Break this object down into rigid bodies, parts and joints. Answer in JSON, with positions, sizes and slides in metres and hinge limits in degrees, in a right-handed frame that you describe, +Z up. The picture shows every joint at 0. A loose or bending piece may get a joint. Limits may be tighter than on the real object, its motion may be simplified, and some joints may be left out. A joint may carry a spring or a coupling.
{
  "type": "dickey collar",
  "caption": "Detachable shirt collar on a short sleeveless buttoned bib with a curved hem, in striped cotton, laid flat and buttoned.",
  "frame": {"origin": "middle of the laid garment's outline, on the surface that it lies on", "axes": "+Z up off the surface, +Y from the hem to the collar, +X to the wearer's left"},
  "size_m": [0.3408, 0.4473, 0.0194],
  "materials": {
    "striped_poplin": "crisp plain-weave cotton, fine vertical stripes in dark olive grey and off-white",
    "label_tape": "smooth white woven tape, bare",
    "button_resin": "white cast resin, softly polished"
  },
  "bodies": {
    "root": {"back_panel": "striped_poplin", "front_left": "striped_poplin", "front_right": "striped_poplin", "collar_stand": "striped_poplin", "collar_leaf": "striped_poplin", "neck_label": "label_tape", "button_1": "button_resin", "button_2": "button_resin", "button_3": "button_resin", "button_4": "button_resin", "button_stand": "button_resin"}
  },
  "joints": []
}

--

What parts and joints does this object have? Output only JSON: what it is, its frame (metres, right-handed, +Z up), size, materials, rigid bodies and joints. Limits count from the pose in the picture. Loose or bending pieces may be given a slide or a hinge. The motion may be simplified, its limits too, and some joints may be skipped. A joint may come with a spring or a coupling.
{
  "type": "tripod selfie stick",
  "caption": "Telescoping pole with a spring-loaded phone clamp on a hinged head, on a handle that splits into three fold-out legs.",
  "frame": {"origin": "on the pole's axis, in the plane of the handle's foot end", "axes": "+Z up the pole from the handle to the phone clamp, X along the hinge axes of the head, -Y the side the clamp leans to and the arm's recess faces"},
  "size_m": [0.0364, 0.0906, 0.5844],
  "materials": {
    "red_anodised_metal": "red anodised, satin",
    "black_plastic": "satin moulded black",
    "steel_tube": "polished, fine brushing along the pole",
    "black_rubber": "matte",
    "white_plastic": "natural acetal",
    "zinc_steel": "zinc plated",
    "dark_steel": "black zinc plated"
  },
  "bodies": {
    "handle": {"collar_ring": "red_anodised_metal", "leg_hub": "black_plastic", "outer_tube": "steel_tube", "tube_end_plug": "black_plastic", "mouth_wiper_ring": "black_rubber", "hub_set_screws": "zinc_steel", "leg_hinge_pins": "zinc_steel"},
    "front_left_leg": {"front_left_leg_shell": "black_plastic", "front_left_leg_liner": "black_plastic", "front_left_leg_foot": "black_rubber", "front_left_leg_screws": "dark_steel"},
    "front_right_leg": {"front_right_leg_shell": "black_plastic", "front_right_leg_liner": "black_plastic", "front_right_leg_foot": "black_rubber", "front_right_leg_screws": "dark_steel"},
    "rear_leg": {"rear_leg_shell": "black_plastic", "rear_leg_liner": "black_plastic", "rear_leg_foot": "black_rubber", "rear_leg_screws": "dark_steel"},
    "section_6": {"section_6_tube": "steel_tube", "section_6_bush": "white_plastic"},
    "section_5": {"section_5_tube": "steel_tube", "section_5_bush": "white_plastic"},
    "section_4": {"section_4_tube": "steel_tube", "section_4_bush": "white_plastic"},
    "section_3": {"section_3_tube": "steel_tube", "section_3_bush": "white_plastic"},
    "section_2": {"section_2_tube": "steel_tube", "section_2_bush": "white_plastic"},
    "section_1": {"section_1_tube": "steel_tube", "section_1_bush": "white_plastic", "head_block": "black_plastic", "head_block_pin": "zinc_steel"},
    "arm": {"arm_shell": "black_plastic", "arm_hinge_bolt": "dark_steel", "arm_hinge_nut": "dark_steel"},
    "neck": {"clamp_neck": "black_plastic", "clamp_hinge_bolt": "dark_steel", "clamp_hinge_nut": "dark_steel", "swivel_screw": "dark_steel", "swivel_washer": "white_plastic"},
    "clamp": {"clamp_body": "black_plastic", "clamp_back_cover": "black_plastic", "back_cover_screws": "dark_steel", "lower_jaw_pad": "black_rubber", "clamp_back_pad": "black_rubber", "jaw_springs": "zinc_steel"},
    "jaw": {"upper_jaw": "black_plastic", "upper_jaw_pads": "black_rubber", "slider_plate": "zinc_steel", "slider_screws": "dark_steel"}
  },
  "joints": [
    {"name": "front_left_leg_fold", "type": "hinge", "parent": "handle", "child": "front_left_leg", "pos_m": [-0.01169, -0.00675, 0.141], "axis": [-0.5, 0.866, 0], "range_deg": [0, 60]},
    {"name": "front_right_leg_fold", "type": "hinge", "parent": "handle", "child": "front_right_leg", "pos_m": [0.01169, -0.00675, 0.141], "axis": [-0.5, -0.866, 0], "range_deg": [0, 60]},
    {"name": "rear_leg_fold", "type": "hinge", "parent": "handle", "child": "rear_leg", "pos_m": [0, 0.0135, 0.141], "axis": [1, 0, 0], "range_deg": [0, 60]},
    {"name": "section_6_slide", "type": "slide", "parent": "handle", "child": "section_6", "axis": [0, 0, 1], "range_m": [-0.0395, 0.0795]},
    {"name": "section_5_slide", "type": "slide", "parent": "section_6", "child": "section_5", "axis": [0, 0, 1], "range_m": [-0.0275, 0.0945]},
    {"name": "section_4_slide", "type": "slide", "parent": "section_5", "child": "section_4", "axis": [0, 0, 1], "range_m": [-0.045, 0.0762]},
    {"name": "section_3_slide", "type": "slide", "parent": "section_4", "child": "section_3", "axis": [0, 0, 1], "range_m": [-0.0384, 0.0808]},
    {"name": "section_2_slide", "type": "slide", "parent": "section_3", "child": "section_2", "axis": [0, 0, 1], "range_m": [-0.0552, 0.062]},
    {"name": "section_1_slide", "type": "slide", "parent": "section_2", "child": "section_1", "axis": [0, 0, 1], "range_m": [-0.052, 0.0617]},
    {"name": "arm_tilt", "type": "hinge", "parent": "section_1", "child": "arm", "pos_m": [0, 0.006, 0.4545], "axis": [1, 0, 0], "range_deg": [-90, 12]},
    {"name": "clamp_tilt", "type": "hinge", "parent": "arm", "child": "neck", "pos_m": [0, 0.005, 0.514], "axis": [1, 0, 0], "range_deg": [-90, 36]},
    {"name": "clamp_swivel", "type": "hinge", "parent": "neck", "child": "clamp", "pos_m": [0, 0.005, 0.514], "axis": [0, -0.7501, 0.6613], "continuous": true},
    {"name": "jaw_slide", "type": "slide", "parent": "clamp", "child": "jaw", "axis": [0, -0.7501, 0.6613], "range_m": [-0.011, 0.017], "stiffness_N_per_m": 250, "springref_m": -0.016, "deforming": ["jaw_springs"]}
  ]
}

==

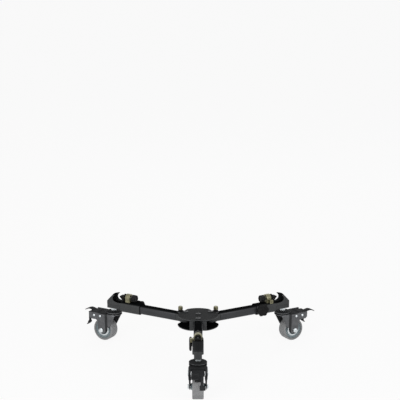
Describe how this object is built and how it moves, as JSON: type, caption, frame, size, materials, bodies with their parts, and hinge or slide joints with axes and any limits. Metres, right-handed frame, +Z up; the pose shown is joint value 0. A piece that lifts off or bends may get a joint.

• **Task details**
Write out every line of the data that holds the word "pose".

• **Full response**
What parts and joints does this object have? Output only JSON: what it is, its frame (metres, right-handed, +Z up), size, materials, rigid bodies and joints. Limits count from the pose in the picture. Loose or bending pieces may be given a slide or a hinge. The motion may be simplified, its limits too, and some joints may be skipped. A joint may come with a spring or a coupling.
Describe how this object is built and how it moves, as JSON: type, caption, frame, size, materials, bodies with their parts, and hinge or slide joints with axes and any limits. Metres, right-handed frame, +Z up; the pose shown is joint value 0. A piece that lifts off or bends may get a joint.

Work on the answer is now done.